Regarding my first, second and even third viewing of the film, I didn't realize that it had been cut to two hours for broadcasting; so the first few times I saw it, I didn't see "Al's night out," or Homer and Fred's talk after the fight at the drug store or even Homer firing the gun in his garage. It wasn't until I saw it on TCM or AMC in the 1990s that I saw the full version; and what a revelation that was!

Re: We Better Start Re-Watching This Weekend


Regarding my first, second and even third viewing of the film, I didn't realize that it had been cut to two hours for broadcasting; so the first few times I saw it, I didn't see "Al's night out," or Homer and Fred's talk after the fight at the drug store or even Homer firing the gun in his garage. It wasn't until I saw it on TCM or AMC in the 1990s that I saw the full version; and what a revelation that was!

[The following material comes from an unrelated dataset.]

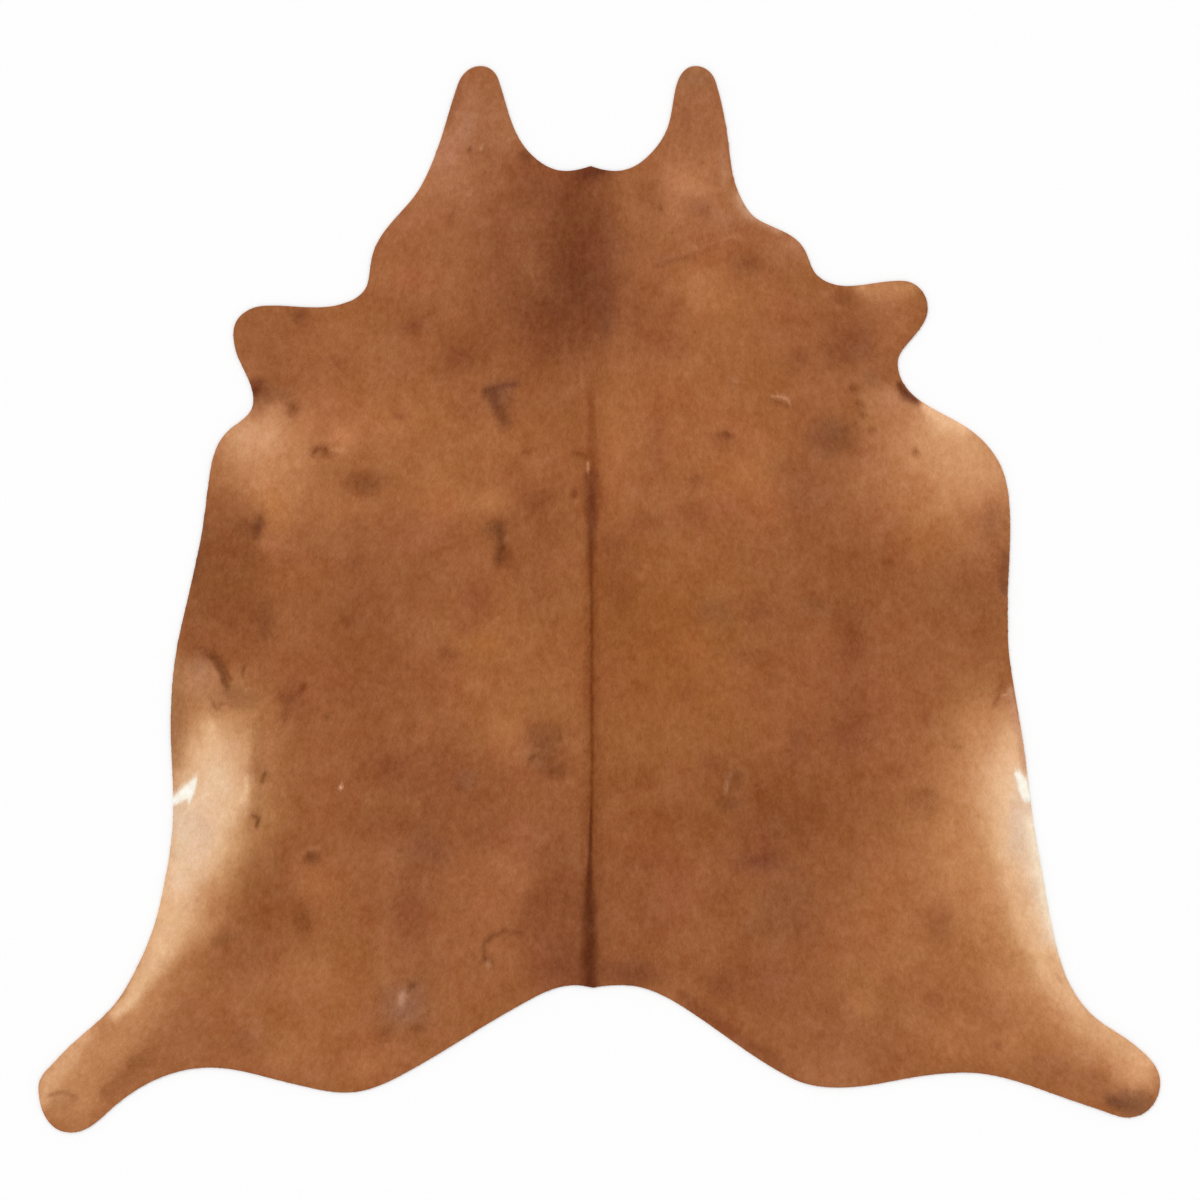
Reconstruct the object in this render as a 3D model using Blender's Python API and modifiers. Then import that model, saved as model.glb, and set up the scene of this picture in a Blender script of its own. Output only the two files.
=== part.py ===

The snoozer awakens . I can't believe the syndication cuts were of these scenes. The problem is I can't think of any "beats" (plot-pivots) not dealt with very economically. Honestly--can you think of *any* scene that could even be shortened? My first time seeing it, the length of Al's Night Out hit hard. It was so painful. Milly and Peggy were totally spent, and I think it was torture for them to keep up the "pub-crawl." But then if they didn't make it to Butch's, Hilary ('er, I mean Peggy ) would never get to stare at Dana Andrews' sloshed face with stars in her eyes.

Okay, wrfarley, you won't be AWOL if you wait 'til Thanksgiving.

Re: We Better Start Re-Watching This Weekend

Replying to my own post. Happy 70th Veterans Day after 1945 for all the Als, Homers, and Freds out there.